I found out for myself that although China’s freedom of speech continues to be guarded through idiotic obstinacy, ignorance and fear and even political killing, it seems that often the fiercest censorship occurs within individuals, as silence about the past has become a part of Chinese life.
Q: What parts of Chinese life were the most difficult to explain, in preparing this book for a Western readership?
A:There are many Chinese customs that are very different from those in the west, some are completely the opposite. Most people’s understanding and analysis of another culture is based on their own culture, customs and present daily life. For example, no westerner can believe chicken wings are far more expensive than chicken breast. Or the way a Chinese person will say an older person is looking very weak and tired when they meet, as a sign of respect that they are working so hard and yet still spend time with others. The editor of my book kept asking me why I was being so rude to my interviewees! There are many things that are very difficult to communicate in this way but I have tried to find a way to bridge the two cultures.
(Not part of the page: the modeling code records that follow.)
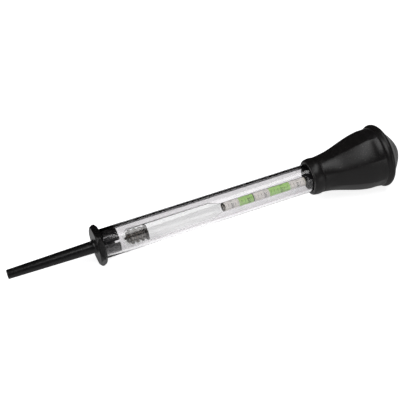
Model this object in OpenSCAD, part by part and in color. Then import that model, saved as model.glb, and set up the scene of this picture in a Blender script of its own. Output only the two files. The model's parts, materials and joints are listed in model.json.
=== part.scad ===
// Battery hydrometer of the syringe pattern, lying on a flat surface.
// A black moulded nozzle plugs one end of a clear barrel, a soft bulb grips the other end,
// and a weighted glass float with a paper scale in its stem lies loose inside.
// Everything is drawn upright along the barrel's axis, nozzle tip at 0 and bulb end at the top,
// and lie() then lays the whole assembly down with the bulb towards +X.

/* [Barrel] */
// Outside diameter of the clear barrel
barrel_d = 21; // [18:0.5:27]
// Wall of the clear barrel
barrel_wall = 1.6; // [1:0.1:2.2]
// Length of the clear barrel
barrel_len = 176.5; // [160:0.5:260]

/* [Nozzle and stopper] */
// Length of the nozzle in front of the flange
nozzle_len = 61.8; // [40:0.1:90]
// Outside diameter at the nozzle tip
nozzle_tip_d = 6.6; // [5.4:0.1:9]
// Outside diameter where the nozzle meets the flange
nozzle_root_d = 8.8; // [7:0.1:11]
// Diameter of the sampling bore
bore_d = 3.8; // [2.5:0.1:4.4]
// Across corners of the hexagonal anti-roll flange
flange_corners = 30.5; // [28:0.1:38]
// Thickness of the flange
flange_thick = 4.7; // [3:0.1:8]
// Length of the plug inside the barrel
plug_len = 11.7; // [8:0.1:20]
// Thickness of the plug's solid base
plug_base = 2.6; // [1.5:0.1:5]
// Number of teeth that stop the float
tooth_count = 4; // [3:1:4]
// Width of one tooth
tooth_width = 10; // [4:0.1:11]
// Radial depth of one tooth at its middle
tooth_depth = 2.9; // [2:0.1:4]
// Turn of the teeth from the flange's corners, in degrees
tooth_turn = 71; // [0:1:89]

/* [Squeeze bulb] */
// Length of the bulb from mouth to end
bulb_len = 74.3; // [66:0.1:95]
// Depth that the barrel reaches into the bulb's neck
grip_depth = 17.8; // [12:0.1:25]
// Wall of the bulb's mouth outside the barrel
lip_wall = 2.8; // [2:0.1:4]
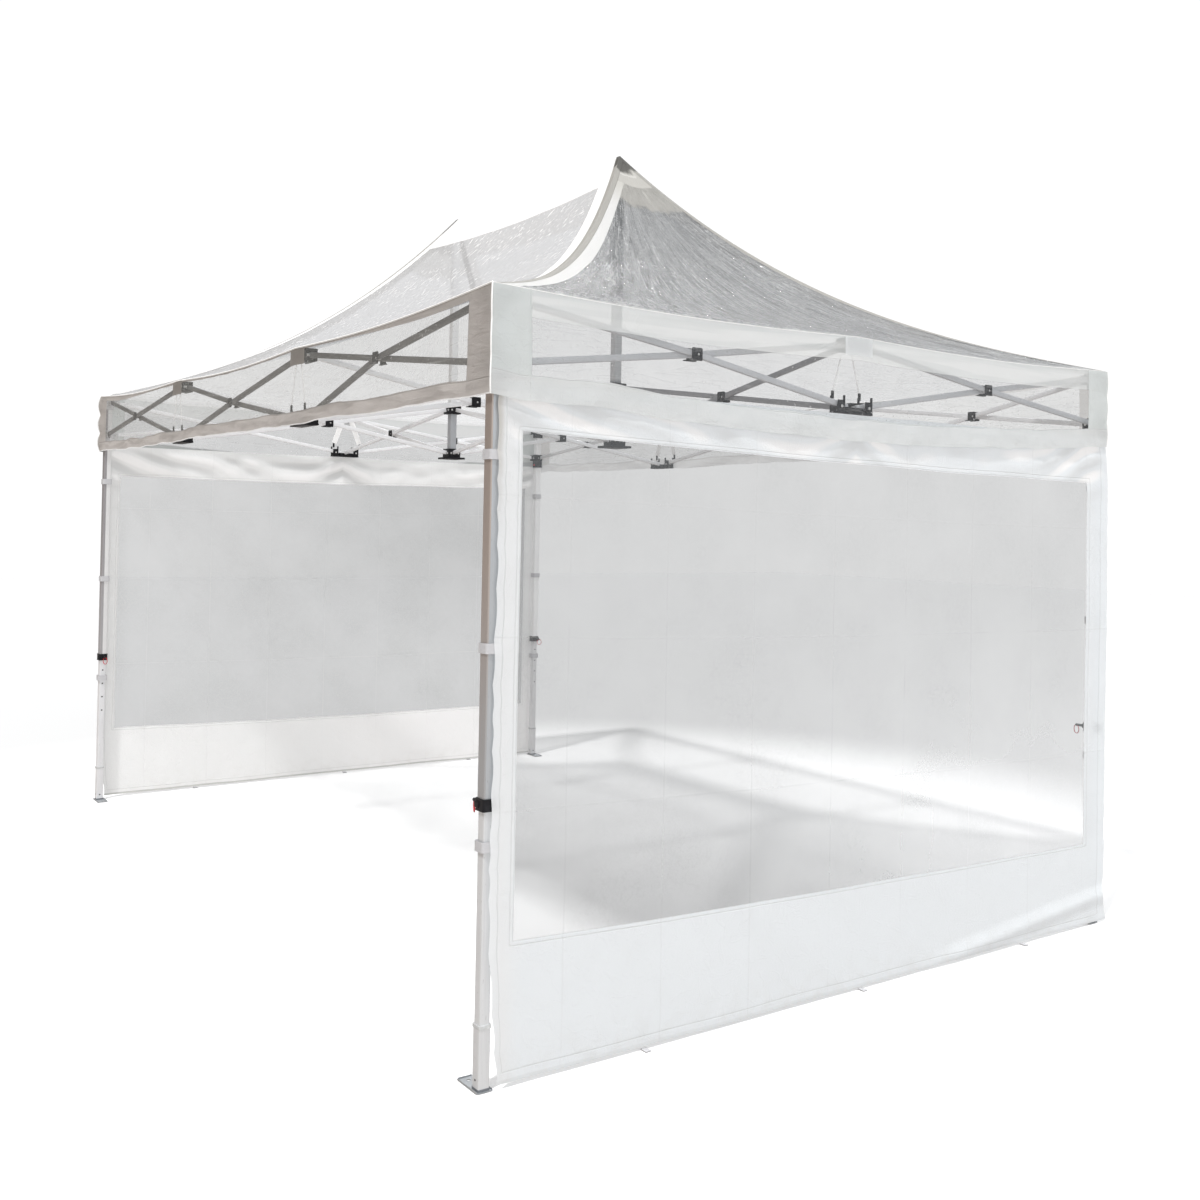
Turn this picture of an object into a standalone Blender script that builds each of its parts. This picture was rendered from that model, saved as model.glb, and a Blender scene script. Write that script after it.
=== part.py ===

Q: How has this project changed your views on China?
A: I have learned not to simplify China’s past as black or white, and not to separate modern China from its past. As with all human history, we must constantly remember that the past is the root of today.
As journalists, we are all expected that we should report on our subjects with honesty and without bias. But not many journalists have thought or experienced enough to be truly honest and unbiased about another culture. I often read so much that is overly simplistic and black and white and I believe that real honesty is based on our knowledge and understand of others’ perspectives.
(Photo © Jane Bown)About the Author:
Xinran was born in Beijing in 1958 and moved to London in 1997 to write for The Guardian. She is author of The Good Women of China, a seminal book about the lives of Chinese women, and Sky Burial. Her charity, The Mothers’ Bridge of Love, was founded to help disadvantaged Chinese children and to build a bridge of understanding between the West and China.